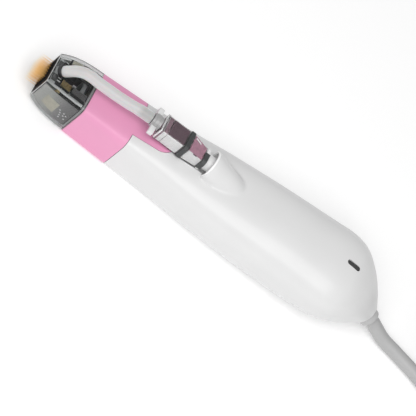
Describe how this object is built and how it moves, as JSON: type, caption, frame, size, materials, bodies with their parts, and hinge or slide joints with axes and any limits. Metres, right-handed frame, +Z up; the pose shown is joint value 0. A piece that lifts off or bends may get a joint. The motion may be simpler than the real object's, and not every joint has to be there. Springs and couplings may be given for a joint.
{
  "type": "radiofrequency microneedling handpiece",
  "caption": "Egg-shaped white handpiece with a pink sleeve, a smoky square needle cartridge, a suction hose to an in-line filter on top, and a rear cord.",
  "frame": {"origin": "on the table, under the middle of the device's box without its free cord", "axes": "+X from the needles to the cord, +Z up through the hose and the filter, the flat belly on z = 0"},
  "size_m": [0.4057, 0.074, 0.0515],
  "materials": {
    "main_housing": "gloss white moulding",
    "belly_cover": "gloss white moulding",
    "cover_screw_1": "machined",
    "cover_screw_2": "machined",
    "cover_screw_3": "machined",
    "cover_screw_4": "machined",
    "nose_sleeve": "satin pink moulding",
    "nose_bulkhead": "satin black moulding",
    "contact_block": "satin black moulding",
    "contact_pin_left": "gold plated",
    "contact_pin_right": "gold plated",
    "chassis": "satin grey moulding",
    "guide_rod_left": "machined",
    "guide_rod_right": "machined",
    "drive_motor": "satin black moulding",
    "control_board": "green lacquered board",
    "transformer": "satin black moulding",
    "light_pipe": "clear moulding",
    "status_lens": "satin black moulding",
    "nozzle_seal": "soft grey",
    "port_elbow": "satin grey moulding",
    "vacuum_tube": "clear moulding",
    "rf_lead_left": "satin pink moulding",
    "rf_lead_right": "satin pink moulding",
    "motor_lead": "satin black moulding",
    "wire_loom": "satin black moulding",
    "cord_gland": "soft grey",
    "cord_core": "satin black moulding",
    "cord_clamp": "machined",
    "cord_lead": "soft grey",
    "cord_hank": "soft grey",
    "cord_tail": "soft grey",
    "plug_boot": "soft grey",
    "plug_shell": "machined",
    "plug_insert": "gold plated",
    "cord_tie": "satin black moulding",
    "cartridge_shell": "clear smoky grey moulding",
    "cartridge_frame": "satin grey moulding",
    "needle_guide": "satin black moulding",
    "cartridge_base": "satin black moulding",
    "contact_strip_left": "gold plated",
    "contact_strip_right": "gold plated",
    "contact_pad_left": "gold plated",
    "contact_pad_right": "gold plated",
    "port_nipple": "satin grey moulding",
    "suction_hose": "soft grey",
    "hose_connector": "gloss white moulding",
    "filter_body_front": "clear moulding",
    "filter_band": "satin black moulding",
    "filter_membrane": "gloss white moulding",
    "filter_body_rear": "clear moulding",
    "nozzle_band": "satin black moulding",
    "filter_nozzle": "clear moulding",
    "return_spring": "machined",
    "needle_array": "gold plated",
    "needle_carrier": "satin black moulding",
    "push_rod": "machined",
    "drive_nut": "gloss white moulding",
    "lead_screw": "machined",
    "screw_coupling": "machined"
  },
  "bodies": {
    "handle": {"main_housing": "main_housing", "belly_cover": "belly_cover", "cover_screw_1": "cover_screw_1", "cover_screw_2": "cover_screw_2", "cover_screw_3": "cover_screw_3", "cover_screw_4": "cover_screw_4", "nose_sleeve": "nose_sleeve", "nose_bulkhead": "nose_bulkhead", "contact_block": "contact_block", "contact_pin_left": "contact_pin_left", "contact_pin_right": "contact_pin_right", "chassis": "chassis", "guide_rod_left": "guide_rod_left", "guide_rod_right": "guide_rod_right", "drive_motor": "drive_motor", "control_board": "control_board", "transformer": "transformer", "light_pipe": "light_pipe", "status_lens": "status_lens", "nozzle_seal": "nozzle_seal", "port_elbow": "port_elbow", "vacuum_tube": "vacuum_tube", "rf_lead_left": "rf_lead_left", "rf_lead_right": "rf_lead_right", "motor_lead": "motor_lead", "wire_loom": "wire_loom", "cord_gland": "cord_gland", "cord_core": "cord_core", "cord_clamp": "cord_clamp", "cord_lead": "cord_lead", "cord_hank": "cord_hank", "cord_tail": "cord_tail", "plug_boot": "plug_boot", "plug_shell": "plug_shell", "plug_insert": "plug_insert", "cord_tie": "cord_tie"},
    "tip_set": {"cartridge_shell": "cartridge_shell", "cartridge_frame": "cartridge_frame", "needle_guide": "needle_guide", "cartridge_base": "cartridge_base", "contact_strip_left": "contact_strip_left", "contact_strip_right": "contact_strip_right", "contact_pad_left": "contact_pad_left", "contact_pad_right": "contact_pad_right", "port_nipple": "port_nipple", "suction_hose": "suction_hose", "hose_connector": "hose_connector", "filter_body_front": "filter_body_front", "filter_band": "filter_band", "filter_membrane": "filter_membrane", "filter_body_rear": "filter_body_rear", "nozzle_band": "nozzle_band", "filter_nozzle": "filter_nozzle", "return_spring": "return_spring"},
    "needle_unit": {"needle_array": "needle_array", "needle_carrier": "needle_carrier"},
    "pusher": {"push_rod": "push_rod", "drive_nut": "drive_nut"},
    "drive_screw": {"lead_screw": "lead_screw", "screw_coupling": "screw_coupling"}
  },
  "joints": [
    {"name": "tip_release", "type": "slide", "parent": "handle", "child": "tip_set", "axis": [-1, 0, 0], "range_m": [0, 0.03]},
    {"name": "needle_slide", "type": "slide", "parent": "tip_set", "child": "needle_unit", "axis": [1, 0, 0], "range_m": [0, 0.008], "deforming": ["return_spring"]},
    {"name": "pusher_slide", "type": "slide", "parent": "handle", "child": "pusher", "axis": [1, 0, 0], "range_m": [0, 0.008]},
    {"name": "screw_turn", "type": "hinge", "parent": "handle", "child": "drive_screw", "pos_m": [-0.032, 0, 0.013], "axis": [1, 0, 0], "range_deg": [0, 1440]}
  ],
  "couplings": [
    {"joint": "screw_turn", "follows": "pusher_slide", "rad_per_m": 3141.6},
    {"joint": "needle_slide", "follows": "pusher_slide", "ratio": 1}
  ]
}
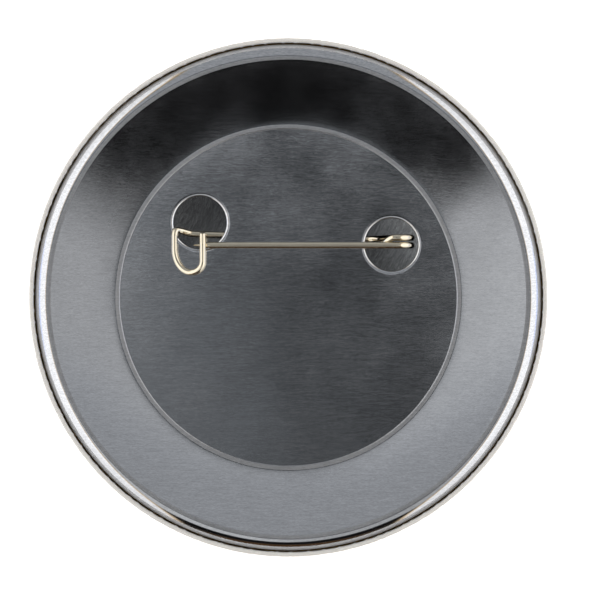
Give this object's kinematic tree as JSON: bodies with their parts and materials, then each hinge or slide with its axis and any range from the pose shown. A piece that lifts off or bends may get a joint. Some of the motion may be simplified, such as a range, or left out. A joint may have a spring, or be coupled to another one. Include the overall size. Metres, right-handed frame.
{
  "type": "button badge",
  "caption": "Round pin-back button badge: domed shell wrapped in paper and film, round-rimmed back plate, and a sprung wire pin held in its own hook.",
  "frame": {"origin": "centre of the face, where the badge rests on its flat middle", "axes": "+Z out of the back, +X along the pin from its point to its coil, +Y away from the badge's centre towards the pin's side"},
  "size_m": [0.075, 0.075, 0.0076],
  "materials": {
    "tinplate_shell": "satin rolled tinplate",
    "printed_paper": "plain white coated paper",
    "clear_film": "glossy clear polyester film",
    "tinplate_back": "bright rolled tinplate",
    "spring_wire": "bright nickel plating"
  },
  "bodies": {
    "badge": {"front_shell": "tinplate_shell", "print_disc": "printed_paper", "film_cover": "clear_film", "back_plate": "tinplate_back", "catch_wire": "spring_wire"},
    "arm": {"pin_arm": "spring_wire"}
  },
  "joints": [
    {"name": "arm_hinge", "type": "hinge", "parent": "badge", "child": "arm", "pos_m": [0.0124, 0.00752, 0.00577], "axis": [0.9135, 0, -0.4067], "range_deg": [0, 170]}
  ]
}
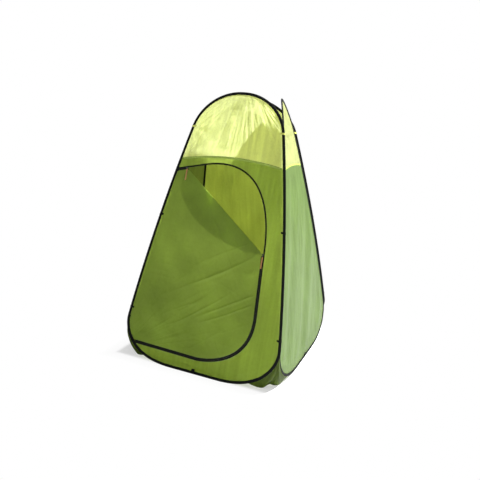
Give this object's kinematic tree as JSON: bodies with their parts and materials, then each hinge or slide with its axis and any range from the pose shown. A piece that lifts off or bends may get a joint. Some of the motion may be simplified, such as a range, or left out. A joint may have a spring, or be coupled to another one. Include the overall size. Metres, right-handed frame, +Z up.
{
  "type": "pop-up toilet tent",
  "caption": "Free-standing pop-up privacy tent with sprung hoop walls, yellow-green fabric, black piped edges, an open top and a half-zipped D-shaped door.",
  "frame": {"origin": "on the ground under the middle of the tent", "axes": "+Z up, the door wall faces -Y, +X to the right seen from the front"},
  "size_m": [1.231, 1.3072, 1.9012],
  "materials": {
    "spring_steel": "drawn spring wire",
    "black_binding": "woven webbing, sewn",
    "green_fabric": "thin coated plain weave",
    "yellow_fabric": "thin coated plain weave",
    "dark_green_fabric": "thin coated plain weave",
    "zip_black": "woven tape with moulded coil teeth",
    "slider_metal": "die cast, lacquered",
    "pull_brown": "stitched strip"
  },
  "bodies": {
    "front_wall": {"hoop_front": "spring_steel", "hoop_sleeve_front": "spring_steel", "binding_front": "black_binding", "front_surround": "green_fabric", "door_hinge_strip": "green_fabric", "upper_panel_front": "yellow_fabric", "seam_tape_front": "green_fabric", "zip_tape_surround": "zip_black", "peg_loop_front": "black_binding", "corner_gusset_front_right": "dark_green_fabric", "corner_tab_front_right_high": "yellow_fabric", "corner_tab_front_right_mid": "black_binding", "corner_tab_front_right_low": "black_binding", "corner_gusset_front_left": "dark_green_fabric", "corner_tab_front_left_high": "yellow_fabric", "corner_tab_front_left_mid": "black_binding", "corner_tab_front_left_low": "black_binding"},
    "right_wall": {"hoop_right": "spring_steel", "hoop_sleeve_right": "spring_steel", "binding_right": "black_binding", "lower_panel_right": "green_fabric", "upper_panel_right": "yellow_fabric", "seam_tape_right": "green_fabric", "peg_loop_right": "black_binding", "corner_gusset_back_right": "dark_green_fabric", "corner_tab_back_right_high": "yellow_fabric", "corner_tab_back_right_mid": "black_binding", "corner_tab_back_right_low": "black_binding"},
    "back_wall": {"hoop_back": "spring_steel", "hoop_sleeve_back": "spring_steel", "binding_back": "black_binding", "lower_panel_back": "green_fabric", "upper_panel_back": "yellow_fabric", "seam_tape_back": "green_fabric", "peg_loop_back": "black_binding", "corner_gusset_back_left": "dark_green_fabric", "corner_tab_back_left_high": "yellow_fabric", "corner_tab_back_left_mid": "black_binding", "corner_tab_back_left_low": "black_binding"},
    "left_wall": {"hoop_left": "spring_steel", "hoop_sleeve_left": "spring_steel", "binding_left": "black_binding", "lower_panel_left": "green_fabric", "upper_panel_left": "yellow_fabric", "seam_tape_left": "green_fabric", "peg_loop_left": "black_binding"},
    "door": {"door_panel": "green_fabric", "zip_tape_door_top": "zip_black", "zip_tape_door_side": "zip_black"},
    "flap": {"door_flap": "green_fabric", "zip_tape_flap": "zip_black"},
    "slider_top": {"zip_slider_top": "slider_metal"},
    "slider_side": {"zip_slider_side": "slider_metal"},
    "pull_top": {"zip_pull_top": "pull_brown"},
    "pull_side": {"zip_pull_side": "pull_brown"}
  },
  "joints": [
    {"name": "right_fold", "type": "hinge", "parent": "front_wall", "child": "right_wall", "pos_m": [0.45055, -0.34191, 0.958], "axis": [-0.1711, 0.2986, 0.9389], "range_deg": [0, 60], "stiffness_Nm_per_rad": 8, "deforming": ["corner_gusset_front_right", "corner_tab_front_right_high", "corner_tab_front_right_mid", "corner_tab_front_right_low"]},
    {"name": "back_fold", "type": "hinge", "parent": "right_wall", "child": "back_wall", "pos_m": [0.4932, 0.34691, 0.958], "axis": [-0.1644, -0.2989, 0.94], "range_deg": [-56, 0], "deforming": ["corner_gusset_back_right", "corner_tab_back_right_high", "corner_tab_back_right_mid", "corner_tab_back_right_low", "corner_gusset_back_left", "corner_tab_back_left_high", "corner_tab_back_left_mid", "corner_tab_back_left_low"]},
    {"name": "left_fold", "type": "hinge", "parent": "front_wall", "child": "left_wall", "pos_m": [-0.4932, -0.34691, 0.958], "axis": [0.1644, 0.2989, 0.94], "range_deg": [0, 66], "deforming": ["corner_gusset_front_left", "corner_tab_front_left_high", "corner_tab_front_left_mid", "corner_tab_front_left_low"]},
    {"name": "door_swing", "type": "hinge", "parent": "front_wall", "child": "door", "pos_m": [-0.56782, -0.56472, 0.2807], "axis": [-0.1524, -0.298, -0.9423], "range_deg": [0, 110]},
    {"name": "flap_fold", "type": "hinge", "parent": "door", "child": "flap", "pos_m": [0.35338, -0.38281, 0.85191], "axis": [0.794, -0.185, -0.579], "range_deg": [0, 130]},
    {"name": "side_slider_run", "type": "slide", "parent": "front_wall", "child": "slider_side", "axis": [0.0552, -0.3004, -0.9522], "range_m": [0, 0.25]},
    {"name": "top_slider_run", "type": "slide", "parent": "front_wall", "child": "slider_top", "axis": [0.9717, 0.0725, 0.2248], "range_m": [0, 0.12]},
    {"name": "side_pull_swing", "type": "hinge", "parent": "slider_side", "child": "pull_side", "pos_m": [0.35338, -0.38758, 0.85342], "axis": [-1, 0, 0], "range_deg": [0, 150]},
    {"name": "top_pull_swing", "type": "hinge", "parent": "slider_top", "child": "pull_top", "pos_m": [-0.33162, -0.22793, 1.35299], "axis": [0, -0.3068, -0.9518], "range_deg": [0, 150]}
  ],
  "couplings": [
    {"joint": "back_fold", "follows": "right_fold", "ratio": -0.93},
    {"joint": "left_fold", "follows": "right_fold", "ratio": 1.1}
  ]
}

========

> Requirement: Reply with nothing except the number of lines in the listing above that include "their".

> Written solution: 3